The back door unlocked. Mark walked in, carrying two canvas bags of groceries. He was wearing his work jacket, his hair slightly damp from the evening mist. He was smiling.
“Clara, honey, I got those apples Maya wanted,” he called out, stepping into the kitchen.
He stopped.
His eyes went from Clara, who was standing by the refrigerator with her arms crossed, to me, sitting at the kitchen table.
Mark froze. The grocery bags slipped from his hands. A jar of marinara sauce hit the linoleum and shattered, red sauce spreading across the floor like oil.
An apple rolled slowly toward my foot. I didn’t move.
“Sarah?” he stammered. His face went completely white. It was the color of skim milk. “What… what are you doing here?”
He looked at Clara, his voice rising in panic. “Clara, what is she doing here? This is my sister. She’s having an episode. She must have followed me. Sarah, we need to get you back to the clinic.”
It was the most pathetic thing I had ever heard. He was still trying to play the script. He was still trying to keep the two worlds from colliding, even as the walls were falling down around him.

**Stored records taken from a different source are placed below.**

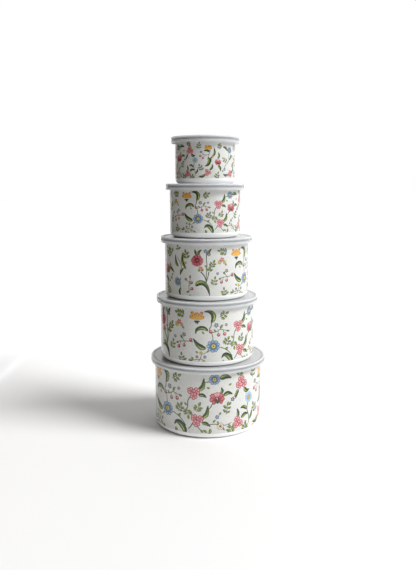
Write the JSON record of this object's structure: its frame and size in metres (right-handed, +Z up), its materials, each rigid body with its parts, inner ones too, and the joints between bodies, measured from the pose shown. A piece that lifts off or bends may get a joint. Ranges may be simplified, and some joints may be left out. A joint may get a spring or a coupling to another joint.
{
  "type": "stack of lidded enamel bowls",
  "caption": "Tower of graduated round enamelled steel bowls with a floral pattern, each closed by a frosted plastic snap lid and standing on the lid below.",
  "frame": {"origin": "on the floor, on the upright axis of the largest bowl", "axes": "+Z up the tower, from the largest bowl to the smallest; +Y from the viewer's side to the back"},
  "size_m": [0.184, 0.184, 0.4552],
  "materials": {
    "enamel": "glossy white vitreous enamel with a fired floral decoration",
    "rim_steel": "satin stainless steel",
    "lid_plastic": "frosted translucent plastic, fine matte grain"
  },
  "bodies": {
    "container_18": {"bowl_18": "enamel", "rim_band_18": "rim_steel"},
    "lid_18": {"lid_18": "lid_plastic"},
    "container_16": {"bowl_16": "enamel", "rim_band_16": "rim_steel"},
    "lid_16": {"lid_16": "lid_plastic"},
    "container_14": {"bowl_14": "enamel", "rim_band_14": "rim_steel"},
    "lid_14": {"lid_14": "lid_plastic"},
    "container_12": {"bowl_12": "enamel", "rim_band_12": "rim_steel"},
    "lid_12": {"lid_12": "lid_plastic"},
    "container_10": {"bowl_10": "enamel", "rim_band_10": "rim_steel"},
    "lid_10": {"lid_10": "lid_plastic"}
  },
  "joints": [
    {"name": "lid_18_lift", "type": "slide", "parent": "container_18", "child": "lid_18", "axis": [0, 0, 1], "range_m": [0, 0.05]},
    {"name": "bowl_16_lift", "type": "slide", "parent": "lid_18", "child": "container_16", "axis": [0, 0, 1], "range_m": [0, 0.05]},
    {"name": "lid_16_lift", "type": "slide", "parent": "container_16", "child": "lid_16", "axis": [0, 0, 1], "range_m": [0, 0.05]},
    {"name": "bowl_14_lift", "type": "slide", "parent": "lid_16", "child": "container_14", "axis": [0, 0, 1], "range_m": [0, 0.05]},
    {"name": "lid_14_lift", "type": "slide", "parent": "container_14", "child": "lid_14", "axis": [0, 0, 1], "range_m": [0, 0.05]},
    {"name": "bowl_12_lift", "type": "slide", "parent": "lid_14", "child": "container_12", "axis": [0, 0, 1], "range_m": [0, 0.05]},
    {"name": "lid_12_lift", "type": "slide", "parent": "container_12", "child": "lid_12", "axis": [0, 0, 1], "range_m": [0, 0.05]},
    {"name": "bowl_10_lift", "type": "slide", "parent": "lid_12", "child": "container_10", "axis": [0, 0, 1], "range_m": [0, 0.05]},
    {"name": "lid_10_lift", "type": "slide", "parent": "container_10", "child": "lid_10", "axis": [0, 0, 1], "range_m": [0, 0.05]}
  ]
}
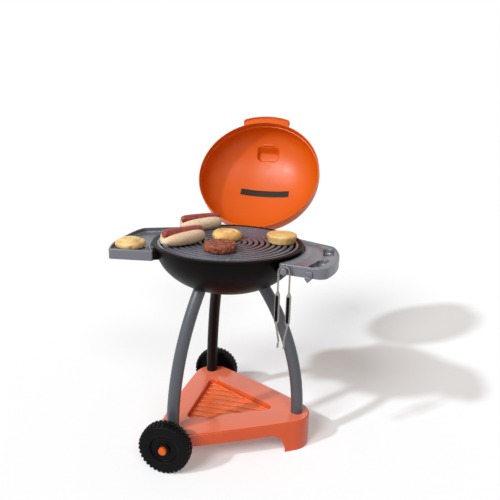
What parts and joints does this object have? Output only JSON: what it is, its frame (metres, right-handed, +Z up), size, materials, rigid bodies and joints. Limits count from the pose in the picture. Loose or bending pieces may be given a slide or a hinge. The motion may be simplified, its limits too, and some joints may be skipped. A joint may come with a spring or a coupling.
{
  "type": "toy barbecue grill",
  "caption": "Toy kettle barbecue on three curved legs with a base shelf, wheels, a hinged domed lid, a grate, side trays, hanging tongs and play food.",
  "frame": {"origin": "middle of the bounding box with the lid open, on the floor", "axes": "+Z up, +X to the right of a child who stands at the grill, +Y towards the lid's hinge at the back"},
  "size_m": [0.578, 0.7426, 0.8508],
  "materials": {
    "black_plastic": "glossy moulded plastic",
    "orange_plastic": "glossy moulded plastic",
    "grey_plastic": "satin moulded plastic",
    "leg_grey": "satin tube",
    "leg_black": "glossy tube",
    "grate_grey": "satin moulded plastic",
    "strip_dark": "matte plate",
    "steel": "plain steel",
    "silver_plastic": "silver coloured plastic",
    "bun_tan": "soft matte plastic",
    "roll_tan": "soft matte plastic",
    "sausage_red": "satin plastic",
    "patty_brown": "rough matte plastic"
  },
  "bodies": {
    "stand": {"base_shelf": "orange_plastic", "leg_front_left": "leg_grey", "leg_rear_left": "leg_black", "leg_right": "leg_grey", "axle": "steel", "hub_cap_front": "orange_plastic", "hub_cap_rear": "orange_plastic", "axle_washer_front": "black_plastic", "axle_washer_rear": "black_plastic", "fire_bowl": "black_plastic", "hinge_pin_left": "steel", "hinge_pin_right": "steel", "side_tray_left": "grey_plastic", "side_tray_right": "grey_plastic", "tray_screw_right_front": "steel", "tray_screw_right_rear": "steel", "tray_screw_left_front": "steel", "tray_screw_left_rear": "steel", "tool_peg": "grey_plastic", "tool_hook": "grey_plastic"},
    "lid": {"lid_dome": "orange_plastic", "lid_handle": "orange_plastic", "lid_strip": "strip_dark", "hinge_arm_left": "orange_plastic", "hinge_arm_right": "orange_plastic"},
    "front_wheel": {"wheel_front": "black_plastic"},
    "rear_wheel": {"wheel_rear": "black_plastic"},
    "grate": {"cooking_grate": "grate_grey"},
    "front_roll": {"hot_dog_roll_front": "roll_tan"},
    "front_sausage": {"sausage_front": "sausage_red"},
    "rear_roll": {"hot_dog_roll_rear": "roll_tan"},
    "rear_sausage": {"sausage_rear": "sausage_red"},
    "middle_bun": {"bun_middle": "bun_tan"},
    "right_bun": {"bun_right": "bun_tan"},
    "left_bun": {"bun_left": "bun_tan"},
    "patty": {"burger_patty": "patty_brown"},
    "tongs": {"tongs_bow": "silver_plastic"},
    "tongs_left": {"tongs_arm_left": "silver_plastic", "tongs_grip_left": "black_plastic"},
    "tongs_right": {"tongs_arm_right": "silver_plastic", "tongs_grip_right": "black_plastic"}
  },
  "joints": [
    {"name": "lid_hinge", "type": "hinge", "parent": "stand", "child": "lid", "pos_m": [0, 0.07164, 0.538], "axis": [-1, 0, 0], "range_deg": [-128.4, 0]},
    {"name": "front_wheel_spin", "type": "hinge", "parent": "stand", "child": "front_wheel", "pos_m": [-0.0895, -0.34696, 0.0675], "axis": [0, 1, 0], "continuous": true},
    {"name": "rear_wheel_spin", "type": "hinge", "parent": "stand", "child": "rear_wheel", "pos_m": [-0.0895, 0.09424, 0.0675], "axis": [0, 1, 0], "continuous": true},
    {"name": "grate_lift", "type": "slide", "parent": "stand", "child": "grate", "axis": [0, 0, 1], "range_m": [0, 0.3]},
    {"name": "front_roll_lift", "type": "slide", "parent": "grate", "child": "front_roll", "axis": [0, 0, 1], "range_m": [0, 0.1]},
    {"name": "front_sausage_lift", "type": "slide", "parent": "front_roll", "child": "front_sausage", "axis": [0, 0, 1], "range_m": [0, 0.06]},
    {"name": "rear_roll_lift", "type": "slide", "parent": "grate", "child": "rear_roll", "axis": [0, 0, 1], "range_m": [0, 0.1]},
    {"name": "rear_sausage_lift", "type": "slide", "parent": "rear_roll", "child": "rear_sausage", "axis": [0, 0, 1], "range_m": [0, 0.06]},
    {"name": "middle_bun_lift", "type": "slide", "parent": "grate", "child": "middle_bun", "axis": [0, 0, 1], "range_m": [0, 0.1]},
    {"name": "right_bun_lift", "type": "slide", "parent": "grate", "child": "right_bun", "axis": [0, 0, 1], "range_m": [0, 0.1]},
    {"name": "left_bun_lift", "type": "slide", "parent": "stand", "child": "left_bun", "axis": [0, 0, 1], "range_m": [0, 0.1]},
    {"name": "patty_lift", "type": "slide", "parent": "grate", "child": "patty", "axis": [0, 0, 1], "range_m": [0, 0.1]},
    {"name": "tongs_swing", "type": "hinge", "parent": "stand", "child": "tongs", "pos_m": [0.17449, -0.25426, 0.52635], "axis": [-0.1478, -0.989, 0], "range_deg": [-25, 25]},
    {"name": "tongs_left_pinch", "type": "hinge", "parent": "tongs", "child": "tongs_left", "pos_m": [0.15917, -0.26208, 0.51053], "axis": [-0.1478, -0.989, 0], "range_deg": [0, 1.5], "stiffness_Nm_per_rad": 0.6, "springref_deg": -2.86},
    {"name": "tongs_right_pinch", "type": "hinge", "parent": "tongs", "child": "tongs_right", "pos_m": [0.18686, -0.26621, 0.51053], "axis": [-0.1478, -0.989, 0], "range_deg": [-1.5, 0], "stiffness_Nm_per_rad": 0.6, "springref_deg": 2.86}
  ],
  "couplings": [
    {"joint": "tongs_right_pinch", "follows": "tongs_left_pinch", "ratio": -1}
  ]
}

Clara stepped forward. She didn’t scream. She just looked at him with an expression of pure, unadulterated disgust. “She showed me the wedding license, Mark. She showed me the photos from Hocking Hills. She showed me your tax returns.”
Mark’s mouth opened, but no sound came out. He looked like a fish gasping for air on a dry dock. He looked at me, then back at Clara. The silence in the kitchen was heavy, broken only by the hum of the old refrigerator.
“It’s over, Mark,” I said. I picked up the silver keychain from the table and dropped it into the red sauce on the floor. “I’ve already called a locksmith for the house in Parma. And my lawyer has already drafted the freeze on our joint accounts.”
He tried to take a step toward me, his hands out. “Sarah, please. You don’t understand.
We were hurting. After the IVF… I didn’t know how to handle it. I made a mistake.”